If you would ask someone to write a piece of code, and a part of the problem is this conversion, then you would be right to expect they reach for a library, but even if they don't you would be giving them the opportunity to explain themselves, and judge the explanation, not the answer. Also, if your test is "does this person reach for a library at the right time", you could do a lot less esoteric and confusing by just asking them to add 10 days to a date. If you just ask this one specific problem, it is likely they assume you are looking for them to demonstrate the skills involved in actually solving the problem, i.e. leetcode.

This is also why some people give you the blabla answer, because it is indeed very unlikely that someone needs to do this legitimately. This is because its a toy problem. Someone's professional reaction to the problem in isolation should indeed be: this is weird, I've never been asked something like this, what's up?

Finally, even though the question is terrible, I would still rate the "whatsup?" response higher than the "leapyear" response. I would want a developer to triple check that this problem needs solving, before they would solve it themselves.

Finally finally, if there's one answer to one question that, when answered trivially in a way literally taught in most basic programming courses (use the standard library / a third party library), makes them a "guaranteed hire", I also have significant doubts about the level of talent you are bringing in, as any experienced interviewer will tell you that qualified people will get important questions wrong, and unqualified people will get important questions right.

I understand that this reaction might be quite harsh, and I know better than anyone that its hard and time consuming to do good interviews, but please consider that you are rejecting people who may be very confused and sad by this way of rejection.


"an", not "the" alternative.

Consciousness can be not-emergent but also not metaphysical, think sci-fi-type undiscovered physics or matter.


I'm not sure why anybody would at the same time be implementing SoA AND resizing 20 arrays for a single delete, those things seem to be on either ends of the "I care about performance" spectrum.

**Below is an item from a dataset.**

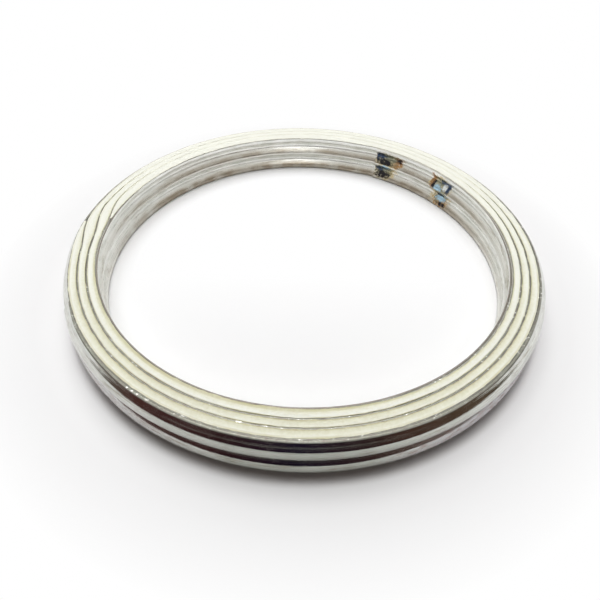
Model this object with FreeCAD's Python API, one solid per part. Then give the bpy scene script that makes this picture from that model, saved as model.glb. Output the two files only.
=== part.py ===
import FreeCAD, Part
import math
import os

# Spiral-wound exhaust gasket, in millimetres and degrees. One steel strip of W section is
# wound round and round, and a soft filler strip lies between its middle turns.
# The origin is the centre of the face that the ring rests on, and +Z runs up the bore.

# Ring
bore_radius = 25.0
gasket_height = 5.3

# Steel strip, and the W that is rolled into it between two plain lips
strip_thickness = 0.2
lip_height = 0.3
wave_depth = 0.75
wave_count = 2

# Filler strip, which stands a little above the steel's edges
filler_thickness = 0.75
filler_stand = 0.1

# Clearances between steel and steel, and between filler and steel
turn_gap = 0.03
filler_gap = 0.02

# Turns of each kind, from the bore outwards
inner_plain_turns = 1
filler_turns = 3
outer_plain_turns = 1

# Places round the ring, as angles from +X seen from above
inner_end_angle = 64.0
seam_angle = 178.0
outer_end_angle = 206.0

# Climb from turn to turn: over the strip's own end, and over the filler at the seam.
# Each turn climbs at the seam a little sooner than the one before.
end_climb = 8.0
seam_climb = 16.0
seam_advance = 5.0
filler_tip_inset = 4.0

# Spot welds that hold each end of the strip to the turn beside it
welds_per_end = 2
weld_width = 2.4
weld_height = 1.2
weld_setback = 2.2
weld_spacing = 9.2

# Worked out from the sizes above. A winding angle is the angle wound since the strip's
# inner end. The strip winds clockwise.
full_turn = 360.0
half_turn = 180.0
strip_bottom = filler_stand
strip_top = gasket_height - filler_stand
wave_bottom = strip_bottom + lip_height
fold_height = (strip_top - strip_bottom - 2 * lip_height) / (2 * wave_count)
fold_heights = [wave_bottom + fold * fold_height for fold in range(2 * wave_count + 1)]
crest_heights = fold_heights[1::2]
plain_pitch = strip_thickness + turn_gap
filled_pitch = strip_thickness + filler_thickness + 2 * filler_gap
filler_start = inner_plain_turns * full_turn + (inner_end_angle - seam_angle) % full_turn
strip_turns = inner_plain_turns + filler_turns + outer_plain_turns
strip_finish = strip_turns * full_turn + (inner_end_angle - outer_end_angle) % full_turn
climb_stations = 7
centre = FreeCAD.Vector(0, 0, 0)
up = FreeCAD.Vector(0, 0, 1)


def strip_climbs():
    """Each climb of the strip: its start and finish in winding angle, and its rise."""
    climbs = []
    for turn in range(1, inner_plain_turns + 1):
        climbs.append((turn * full_turn - end_climb, turn * full_turn, plain_pitch))
    for turn in range(filler_turns + outer_plain_turns):
        start = filler_start + turn * (full_turn - seam_advance)
        rise = filled_pitch if turn < filler_turns else plain_pitch
        climbs.append((start, start + seam_climb, rise))
    return climbs


def strip_front(winding):
    """Lip radius of the steel's inner side."""
    radius = bore_radius
    for start, finish, rise in strip_climbs():
        share = min(max((winding - start) / (finish - start), 0.0), 1.0)
        radius += rise * share * share * (3 - 2 * share)
    return radius


def strip_back(winding):
    """Lip radius of the steel's outer side."""
    return strip_front(winding) + strip_thickness


def filler_front(winding):
    """Lip radius of the filler's inner side, on the steel wound one turn before."""
    return strip_back(winding - full_turn) + filler_gap


def filler_back(winding):
    """Lip radius of the filler's outer side, under the steel that covers it."""
    return strip_front(winding) - filler_gap


def wave_offset(height):
    """How far the rolled W stands outwards from the lips at a height."""
    folds = min(max((height - wave_bottom) / fold_height, 0.0), 2.0 * wave_count)
    return wave_depth * (1 - abs(folds % 2 - 1))


def section(front, back, heights, winding):
    """Closed outline that follows the W between two lip radii, at its place in the winding."""
    front_side = [FreeCAD.Vector(front + wave_offset(height), 0, height) for height in heights]
    back_side = [FreeCAD.Vector(back + wave_offset(height), 0, height) for height in heights]
    outline = Part.makePolygon(front_side + back_side[::-1] + front_side[:1])
    outline.rotate(centre, up, inner_end_angle - winding)
    return outline


def climbing_spans(start, finish, climbs):
    """The spans in which a band climbs, with those that meet joined."""
    spans = []
    for low, high, rise in sorted(climbs):
        low = max(low, start)
        high = min(high, finish)
        if low < high and spans and low <= spans[-1][1]:
            spans[-1][1] = max(high, spans[-1][1])
        elif low < high:
            spans.append([low, high])
    return spans


def climbing_skin(front, back, heights, low, high):
    """Skin of a band where it climbs."""
    outlines = []
    for station in range(climb_stations):
        winding = low + (high - low) * station / (climb_stations - 1)
        outlines.append(section(front(winding), back(winding), heights, winding))
    return Part.makeLoft(outlines, False, False).Faces


def round_skin(front, back, heights, low, high):
    """Skin of a band where it runs true round the bore, in pieces of half a turn at most."""
    faces = []
    pieces = math.ceil((high - low) / half_turn)
    step = (high - low) / pieces
    for piece in range(pieces):
        outline = section(front(low), back(low), heights, low + piece * step)
        faces += outline.revolve(centre, up, -step).Faces
    return faces


def wound_band(front, back, heights, start, finish, climbs):
    """A wound strip as one solid."""
    faces = []
    reached = start
    for low, high in climbing_spans(start, finish, climbs):
        if low > reached:
            faces += round_skin(front, back, heights, reached, low)
        faces += climbing_skin(front, back, heights, low, high)
        reached = high
    if reached < finish:
        faces += round_skin(front, back, heights, reached, finish)
    for winding in (start, finish):
        faces.append(Part.Face(section(front(winding), back(winding), heights, winding)))
    shell = Part.makeShell(faces)
    shell.sewShape()
    return Part.makeSolid(shell)


def weld_pads(winding):
    """Melted steel between a turn and the next one out, at each crest of the W."""
    span = math.degrees(weld_width / strip_back(winding))
    front = strip_front(winding) + strip_thickness / 2
    back = strip_front(winding + full_turn) + strip_thickness / 2
    pads = []
    for crest in crest_heights:
        heights = [crest - weld_height / 2, crest, crest + weld_height / 2]
        outline = section(front, back, heights, winding - span / 2)
        pads.append(Part.Face(outline).revolve(centre, up, -span))
    return pads


def winding_strip():
    """The steel strip, with the spot welds that hold its ends."""
    heights = [strip_bottom] + fold_heights + [strip_top]
    band = wound_band(strip_front, strip_back, heights, 0, strip_finish, strip_climbs())
    pads = []
    last_turn = strip_finish - full_turn
    for weld in range(welds_per_end):
        distance = weld_setback + weld * weld_spacing
        pads += weld_pads(math.degrees(distance / strip_back(0)))
        pads += weld_pads(last_turn - math.degrees(distance / strip_back(strip_finish)))
    return band.multiFuse(pads)


def filler_strip():
    """The filler strip, tapered at both ends where the steel climbs over it."""
    heights = [0] + fold_heights + [gasket_height]
    strip = strip_climbs()
    climbs = strip + [(low + full_turn, high + full_turn, rise) for low, high, rise in strip]
    last_climb = strip[inner_plain_turns + filler_turns - 1]
    start = filler_start + filler_tip_inset
    finish = last_climb[1] + full_turn - filler_tip_inset
    return wound_band(filler_front, filler_back, heights, start, finish, climbs)


os.makedirs("parts", exist_ok=True)
winding_strip().exportStep("parts/winding_strip.step")
filler_strip().exportStep("parts/filler_strip.step")
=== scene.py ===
import math
import bpy
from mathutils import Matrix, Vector, noise


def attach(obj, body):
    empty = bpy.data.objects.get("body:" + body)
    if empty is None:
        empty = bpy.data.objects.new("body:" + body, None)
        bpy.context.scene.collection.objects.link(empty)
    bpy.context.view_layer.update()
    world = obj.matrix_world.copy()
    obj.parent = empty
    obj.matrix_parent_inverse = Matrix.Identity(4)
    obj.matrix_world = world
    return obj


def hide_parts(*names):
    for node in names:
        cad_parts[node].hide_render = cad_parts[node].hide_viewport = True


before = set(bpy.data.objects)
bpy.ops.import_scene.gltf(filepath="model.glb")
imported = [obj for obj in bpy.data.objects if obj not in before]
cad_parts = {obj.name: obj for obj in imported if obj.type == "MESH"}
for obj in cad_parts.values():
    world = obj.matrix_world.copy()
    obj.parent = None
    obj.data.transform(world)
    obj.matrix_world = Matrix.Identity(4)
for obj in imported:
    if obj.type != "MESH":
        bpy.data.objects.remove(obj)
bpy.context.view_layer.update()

millimetre = 0.001

# how the two strips are wound, in millimetres and degrees
winding = {
    "boreRadius": 25.0,
    "ringHeight": 5.3,
    "steelThickness": 0.2,
    "edgeInset": 0.06,
    "turnGap": 0.03,
    "fillerGap": 0.02,
    "filledRises": (0.95, 1.04, 0.98),
    "innerEnd": 64.0,
    "seam": 178.0,
    "outerEnd": 206.0,
    "endClimb": 8.0,
    "seamClimb": 16.0,
    "seamAdvance": 5.0,
    "fillerTip": 4.0,
    "wobble": 0.03,
    "wobbleNoise": (2.2, 2.2, 4.0),
}
plainPitch = winding["steelThickness"] + winding["turnGap"]
filledTurns = len(winding["filledRises"])
fillerStart = 360 + (winding["innerEnd"] - winding["seam"]) % 360
steelFinish = 360 * (filledTurns + 2) + (winding["innerEnd"] - winding["outerEnd"]) % 360
steelBottom = winding["edgeInset"]
steelTop = winding["ringHeight"] - winding["edgeInset"]


def listClimbs():
    climbs = [(360 - winding["endClimb"], 360, plainPitch)]
    for turn, rise in enumerate((*winding["filledRises"], plainPitch)):
        start = fillerStart + turn * (360 - winding["seamAdvance"])
        climbs.append((start, start + winding["seamClimb"], rise))
    return climbs


steelClimbs = listClimbs()


def easeBetween(low, high, value):
    share = min(max((value - low) / (high - low), 0.0), 1.0)
    return share * share * (3 - 2 * share)


def unevenAt(rates, first, second=1.0, third=1.0):
    # smooth noise, where the rates say how fast it changes with each value
    return noise.noise(Vector((first * rates[0], second * rates[1], third * rates[2])))


def steelRadius(wound):
    # lip radius of the steel's inner side at a winding angle, with the slight wobble of a real ring
    radius = winding["boreRadius"]
    for start, finish, rise in steelClimbs:
        radius += rise * easeBetween(start, finish, wound)
    around = math.radians(winding["innerEnd"] - wound)
    wobble = unevenAt(winding["wobbleNoise"], math.cos(around), math.sin(around))
    return radius + winding["wobble"] * (wobble - 1) / 2


# the rolled W: even and round on the first turns, blunter crests with a sharp fold between on the last
wave = {
    "evenDepth": 0.66,
    "evenLip": 0.34,
    "bluntDepth": 0.745,
    "crests": (1.36, 3.76),
    "bend": 0.95,
    "bendReach": 0.95,
    "unbend": 0.52,
    "crestWander": 0.012,
    "crestNoise": (0.05, 1.0, 9.0),
    "depthWander": 0.012,
    "depthNoise": (0.04, 0.5, 3.0),
    "changeFrom": 620,
    "changeTo": 1330,
}


def evenWave(height):
    low = steelBottom + wave["evenLip"]
    share = min(max((height - low) / (steelTop - wave["evenLip"] - low), 0.0), 1.0)
    return wave["evenDepth"] * (1 - math.cos(4 * math.pi * share)) / 2


def bluntWave(height, wound):
    wander = unevenAt(wave["crestNoise"], wound) * wave["crestWander"]
    away = min(abs(height + wander - crest) for crest in wave["crests"])
    near = min(away, wave["bendReach"])
    far = away - near
    drop = wave["bend"] * near * near / 2 + wave["bend"] * wave["bendReach"] * far - wave["unbend"] * far * far / 2
    sunk = wave["depthWander"] * (0.5 + 0.5 * unevenAt(wave["depthNoise"], wound, height))
    return wave["bluntDepth"] - sunk - drop


def waveOffset(height, wound):
    blunt = easeBetween(wave["changeFrom"], wave["changeTo"], wound)
    return evenWave(height) * (1 - blunt) + bluntWave(height, wound) * blunt


def placeOnRing(wound, radius, height):
    around = math.radians(winding["innerEnd"] - wound)
    return Vector((radius * math.cos(around), radius * math.sin(around), height)) * millimetre


def bandGrid(name, steps, sides):
    # a plain grid, one metre square, that is bent into a wound band afterwards
    bpy.ops.object.select_all(action="DESELECT")
    bpy.ops.mesh.primitive_grid_add(x_subdivisions=steps, y_subdivisions=sides, size=1, location=(0, 0, 0))
    band = bpy.context.object
    band.name = name
    band.data.name = name
    return band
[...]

The point is that a simple SoA implementation requires this - each field in the monster struct is an item in 20 different arrays. So, removing one monster means removing that item from those 20 arrays.

Now, as others have suggested, you can have a more complex implementation, where instead of removing the monster's fields from those arrays, you just mark them as "dead" or whatever and then skip them when consuming the relevant arrays, with some relatively small extra bookkeeping overhead. Of course, this comes with its own drawbacks, especially if the number of monsters is very dynamic and you are memory constrained.

The point is not to say that SoA is never good for performance, it obviously and certainly is, probably even in most cases. It's just not always best for performance, this was all.


> So, removing one monster means removing that item from those 20 arrays.

Removing from an array is not the same as resizing, which is what I commented on. Resizing is a very deliberate, bad, choice.

If you need to support deletes, you can do this without resizing an array. Either by tracking object lifetimes and inserting tombstones, or by swapping to fill in deleted objects. Both of them retain good performance characteristics. Both of them are easy.

This is not "simple vs complex" this is "I misunderstand vs understand SoA"


Although this is possibly true, at any time the dev team could've gone: "loading is slow man, can we just profile it and see if there's anything obvious?". To someone with access to the source code and a debugger, that's probably less than 30 minutes of time to go from zero to hero.

I've done this kind of stuff many times, and something like a json array taking minutes to parse would likely be very very obvious when looking at a trace.


The dev team is usually under immense pressure to deliver. This probably slipped under the radar to let all the other features get through.

The maintenance team probably maintains other games as well.

Then you add in the knowledge loss through the churning of developers and over time the organization forgets how things should be.


Again, you're not wrong, but none of those things are insurmountable. If the team is really so stressed it cannot spend 30 minutes, over the many year of the existence of that bug, that seems like a development environment close to hell.

Knowledge loss is precisely my point: there is very little a-priori knowledge needed to solve this, the guy who found the bug proves that.


Yea development environments are close to hell in game development, won't argue that.


Hint: maybe they would if they would unionize themselves.


It would be prudent if you would dig a bit deeper into how unions came to be. Long story short, capitalism can easily create situations where you agree to be exploited to some degree, to avoid being exploited to another, worse, degree.